* Stated problem
Set down, exactly as written, only the lines starting with the one that holds "peel = spiral_point(HINGE_RADIUS, 360.0" and ending with the one that holds "obj.parent = None".

* Data excerpt
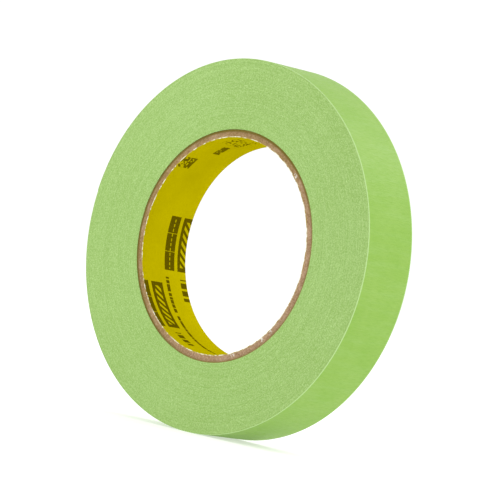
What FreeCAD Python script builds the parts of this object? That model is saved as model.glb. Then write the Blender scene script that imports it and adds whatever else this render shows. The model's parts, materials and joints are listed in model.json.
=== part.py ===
import FreeCAD, Part
import math
import os

# A roll of crepe-paper masking tape, 24 mm nominal width and 55 m long, wound on a three-inch core of
# spirally wound chipboard, standing on its rim.
# Frame: origin at the middle of the core's bore, +Y along the roll's axis (the front side face looks
# towards -Y), +Z up.  Angles are measured in the XZ plane from +X towards +Z.  Millimetres.

# ---- core -------------------------------------------------------------------------------------------
BORE_RADIUS = 38.1            # three-inch bore
CORE_WIDTH = 22.7             # cut length of the core
LINER_THICKNESS = 0.3         # printed paper inside the bore
PLY_THICKNESS = 0.41          # one layer of chipboard
PLY_COUNT = 5
PLY_RECESS = 0.05             # the chipboard's cut ends sit this far behind the liner's edge
WRAP_THICKNESS = 0.35         # dark kraft layer under the tape
SEAM_GAP = 0.3                # gap where the two edges of a ply meet
SEAM_FIRST_ANGLE = 20.0       # where the innermost ply's seam starts on the front end
SEAM_STAGGER = 137.5          # each ply's seam is turned on from the one inside it
SEAM_TWIST = 76.0             # how far a seam runs round the core from end to end
SEAM_SECTIONS = 9             # cross-sections along one seam

# ---- tape -------------------------------------------------------------------------------------------
TAPE_WIDTH = 23.1             # 24 mm nominal, as slit
FRONT_STAND_OUT = 0.1         # how far the tape's edge stands out past the core on the front
BACKING_THICKNESS = 0.116     # crepe paper
ADHESIVE_THICKNESS = 0.036    # rubber adhesive on the backing's inner side
TURNS = 163                   # laps under the outermost one
FREE_END_ANGLE = 170.0        # where the tape ends, on the rear upper quarter
PEEL_LENGTH = 40.0            # the lifted length of the free end

# ---- clearances of the free end ----------------------------------------------------------------------
LIFT = 0.03                   # under the free end
ROOT_GAP = 0.05               # between the free end's root and the turn that it continues

TAPE_THICKNESS = BACKING_THICKNESS + ADHESIVE_THICKNESS
CORE_RADIUS = BORE_RADIUS + LINER_THICKNESS + PLY_COUNT * PLY_THICKNESS + WRAP_THICKNESS
PACK_RADIUS = CORE_RADIUS + TURNS * TAPE_THICKNESS
CORE_FRONT = -CORE_WIDTH / 2
PLY_FRONT = CORE_FRONT + PLY_RECESS
PLY_WIDTH = CORE_WIDTH - 2 * PLY_RECESS
TAPE_FRONT = CORE_FRONT - FRONT_STAND_OUT
HINGE_RADIUS = PACK_RADIUS + TAPE_THICKNESS
PEEL_ANGLE = math.degrees(PEEL_LENGTH / HINGE_RADIUS)

ALONG = FreeCAD.Vector(0, 1, 0)


def point(radius, angle, y, centre=(0.0, 0.0)):
    """The point at this radius and angle round a centre given as (x, z)."""
    a = math.radians(angle)
    return FreeCAD.Vector(centre[0] + radius * math.cos(a), y, centre[1] + radius * math.sin(a))


def ring(inner, outer, front, width):
    """A plain ring round the roll's axis."""
    start = FreeCAD.Vector(0, front, 0)
    return Part.makeCylinder(outer, width, start, ALONG).cut(Part.makeCylinder(inner, width, start, ALONG))


def seam_blade(inner, outer, start_angle):
    """The thin twisted gap that a spirally wound ply leaves where its edges meet."""
    margin = 0.3
    sections = []
    for i in range(SEAM_SECTIONS):
        part = i / (SEAM_SECTIONS - 1)
        angle = start_angle + SEAM_TWIST * part
        half = math.degrees(SEAM_GAP / 2 / inner)
        y = CORE_FRONT - margin + (CORE_WIDTH + 2 * margin) * part
        corners = [
            point(inner - margin, angle - half, y),
            point(outer + margin, angle - half, y),
            point(outer + margin, angle + half, y),
            point(inner - margin, angle + half, y),
        ]
        sections.append(Part.makePolygon(corners + corners[:1]))
    return Part.makeLoft(sections, True, True)


def ply(number):
    """Chipboard layer, counted from the bore outwards from 1, open along its slanting seam."""
    inner = BORE_RADIUS + LINER_THICKNESS + (number - 1) * PLY_THICKNESS
    outer = inner + PLY_THICKNESS
    seam = seam_blade(inner, outer, SEAM_FIRST_ANGLE + SEAM_STAGGER * (number - 1))
    return ring(inner, outer, PLY_FRONT, PLY_WIDTH).cut(seam)


# The outside of the winding is a spiral that climbs one tape thickness in a turn.  It is drawn with two
# half circles: the first is centred a quarter of a thickness behind the roll's axis as seen from the
# free end, the second the same distance in front of it with a radius half a thickness larger, so they
# meet smoothly and the spiral ends exactly one thickness outside its own start.
def half_turn(number):
    """Centre (x, z), extra radius and first angle of half turn 0 or 1 of the spiral."""
    shift = TAPE_THICKNESS / 4 * (2 * number - 1)
    a = math.radians(FREE_END_ANGLE)
    centre = (shift * math.cos(a), shift * math.sin(a))
    return centre, number * TAPE_THICKNESS / 2, FREE_END_ANGLE + 180.0 * number


def spiral_point(radius, turned, y):
    """The spiral's point after turning this many degrees from its start."""
    centre, extra, _ = half_turn(0 if turned < 180.0 else 1)
    return point(radius + extra, FREE_END_ANGLE + turned, y, centre)


def spiral_edges(radius, start, stop, y):
    """Arcs of the spiral from one turned angle to another, joined at the half turn."""
    edges = []
    for number in (0, 1):
        low = max(start, 180.0 * number)
        high = min(stop, 180.0 * (number + 1))
        if high <= low:
            continue
        centre, extra, _ = half_turn(number)
        a = [FREE_END_ANGLE + low, FREE_END_ANGLE + (low + high) / 2, FREE_END_ANGLE + high]
        ends = [point(radius + extra, each, y, centre) for each in a]
        edges.append(Part.Arc(*ends).toShape())
    return edges


def spiral_band(inner, outer, start, stop):
    """A layer of the outermost turn between two radii, over part of its turn."""
    inside = spiral_edges(inner, start, stop, TAPE_FRONT)
    outside = spiral_edges(outer, start, stop, TAPE_FRONT)
    ends = [
        Part.makeLine(inside[0].Vertexes[0].Point, outside[0].Vertexes[0].Point),
        Part.makeLine(inside[-1].Vertexes[-1].Point, outside[-1].Vertexes[-1].Point),
    ]
    outline = Part.Wire(Part.__sortEdges__(inside + outside + ends))
    return Part.Face(outline).extrude(ALONG * TAPE_WIDTH)


def wound_pack():
    """All laps under the outermost one, as one ring whose outside is the spiral with its one step."""
    outside = spiral_edges(PACK_RADIUS, 0.0, 360.0, TAPE_FRONT)
    step = Part.makeLine(outside[-1].Vertexes[-1].Point, outside[0].Vertexes[0].Point)
    outline = Part.Wire(Part.__sortEdges__(outside + [step]))
    disc = Part.Face(outline).extrude(ALONG * TAPE_WIDTH)
    bore = Part.makeCylinder(CORE_RADIUS, TAPE_WIDTH, FreeCAD.Vector(0, TAPE_FRONT, 0), ALONG)
    return disc.cut(bore)


def make_parts():
    """Every node's solid by name."""
    glue_top = PACK_RADIUS + ADHESIVE_THICKNESS
    gap = math.degrees(ROOT_GAP / 2 / HINGE_RADIUS)
    hinge = 360.0 - PEEL_ANGLE
    wrap = CORE_RADIUS - WRAP_THICKNESS
    parts = {"core_liner": ring(BORE_RADIUS, BORE_RADIUS + LINER_THICKNESS, CORE_FRONT, CORE_WIDTH)}
    for number in range(1, PLY_COUNT + 1):
        parts[f"core_ply_{number}"] = ply(number)
    parts["core_outer_wrap"] = ring(wrap, CORE_RADIUS, PLY_FRONT, PLY_WIDTH)
    parts["tape_wound_pack"] = wound_pack()
    parts["outer_turn_adhesive"] = spiral_band(PACK_RADIUS, glue_top, 0.0, hinge - gap)
    parts["outer_turn_backing"] = spiral_band(glue_top, HINGE_RADIUS, 0.0, hinge - gap)
    parts["free_end_adhesive"] = spiral_band(PACK_RADIUS + LIFT, glue_top + LIFT, hinge + gap, 360.0)
    parts["free_end_backing"] = spiral_band(glue_top + LIFT, HINGE_RADIUS + LIFT, hinge + gap, 360.0)
    return parts


os.makedirs("parts", exist_ok=True)
for name, shape in make_parts().items():
    if len(shape.Solids) != 1 or not shape.isValid():
        raise SystemExit(f"{name}: {len(shape.Solids)} solids, valid {shape.isValid()}")
    shape.Solids[0].exportStep(f"parts/{name}.step")
    print(f"{name:22s} {shape.Volume:12.3f} mm3")

peel = spiral_point(HINGE_RADIUS, 360.0 - PEEL_ANGLE, 0.0)
length = (PACK_RADIUS + CORE_RADIUS) * math.pi * TURNS / 1000.0
print(f"peel line x {peel.x:.4f} z {peel.z:.4f}, outside radius {HINGE_RADIUS:.3f}, about {length:.1f} m of tape")
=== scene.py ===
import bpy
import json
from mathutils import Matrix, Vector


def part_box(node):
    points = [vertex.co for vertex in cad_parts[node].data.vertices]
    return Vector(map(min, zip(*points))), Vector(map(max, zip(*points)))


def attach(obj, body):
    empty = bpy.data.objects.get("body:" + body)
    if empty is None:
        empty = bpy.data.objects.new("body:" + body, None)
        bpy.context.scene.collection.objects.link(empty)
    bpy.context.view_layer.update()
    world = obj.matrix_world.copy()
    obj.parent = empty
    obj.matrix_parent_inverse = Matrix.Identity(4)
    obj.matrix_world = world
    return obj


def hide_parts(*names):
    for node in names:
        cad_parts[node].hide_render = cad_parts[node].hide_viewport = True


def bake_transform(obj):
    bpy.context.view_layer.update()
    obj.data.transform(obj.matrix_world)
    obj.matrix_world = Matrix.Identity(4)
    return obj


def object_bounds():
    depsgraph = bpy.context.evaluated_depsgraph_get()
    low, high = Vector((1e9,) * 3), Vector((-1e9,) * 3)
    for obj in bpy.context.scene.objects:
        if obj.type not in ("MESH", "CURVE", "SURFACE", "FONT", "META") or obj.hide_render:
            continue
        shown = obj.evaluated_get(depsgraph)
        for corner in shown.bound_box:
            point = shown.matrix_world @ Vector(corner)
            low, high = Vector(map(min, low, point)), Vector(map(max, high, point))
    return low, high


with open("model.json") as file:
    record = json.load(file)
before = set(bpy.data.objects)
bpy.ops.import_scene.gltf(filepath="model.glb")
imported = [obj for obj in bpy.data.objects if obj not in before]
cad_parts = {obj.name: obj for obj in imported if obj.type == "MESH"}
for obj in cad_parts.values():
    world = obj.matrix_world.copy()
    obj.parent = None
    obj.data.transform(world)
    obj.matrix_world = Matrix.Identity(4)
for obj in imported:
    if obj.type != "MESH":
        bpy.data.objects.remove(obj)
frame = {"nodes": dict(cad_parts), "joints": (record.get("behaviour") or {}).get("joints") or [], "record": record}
cad_box = [list(corner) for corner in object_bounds()]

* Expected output
peel = spiral_point(HINGE_RADIUS, 360.0 - PEEL_ANGLE, 0.0)
length = (PACK_RADIUS + CORE_RADIUS) * math.pi * TURNS / 1000.0
print(f"peel line x {peel.x:.4f} z {peel.z:.4f}, outside radius {HINGE_RADIUS:.3f}, about {length:.1f} m of tape")
=== scene.py ===
import bpy
import json
from mathutils import Matrix, Vector


def part_box(node):
    points = [vertex.co for vertex in cad_parts[node].data.vertices]
    return Vector(map(min, zip(*points))), Vector(map(max, zip(*points)))


def attach(obj, body):
    empty = bpy.data.objects.get("body:" + body)
    if empty is None:
        empty = bpy.data.objects.new("body:" + body, None)
        bpy.context.scene.collection.objects.link(empty)
    bpy.context.view_layer.update()
    world = obj.matrix_world.copy()
    obj.parent = empty
    obj.matrix_parent_inverse = Matrix.Identity(4)
    obj.matrix_world = world
    return obj


def hide_parts(*names):
    for node in names:
        cad_parts[node].hide_render = cad_parts[node].hide_viewport = True


def bake_transform(obj):
    bpy.context.view_layer.update()
    obj.data.transform(obj.matrix_world)
    obj.matrix_world = Matrix.Identity(4)
    return obj


def object_bounds():
    depsgraph = bpy.context.evaluated_depsgraph_get()
    low, high = Vector((1e9,) * 3), Vector((-1e9,) * 3)
    for obj in bpy.context.scene.objects:
        if obj.type not in ("MESH", "CURVE", "SURFACE", "FONT", "META") or obj.hide_render:
            continue
        shown = obj.evaluated_get(depsgraph)
        for corner in shown.bound_box:
            point = shown.matrix_world @ Vector(corner)
            low, high = Vector(map(min, low, point)), Vector(map(max, high, point))
    return low, high


with open("model.json") as file:
    record = json.load(file)
before = set(bpy.data.objects)
bpy.ops.import_scene.gltf(filepath="model.glb")
imported = [obj for obj in bpy.data.objects if obj not in before]
cad_parts = {obj.name: obj for obj in imported if obj.type == "MESH"}
for obj in cad_parts.values():
    world = obj.matrix_world.copy()
    obj.parent = None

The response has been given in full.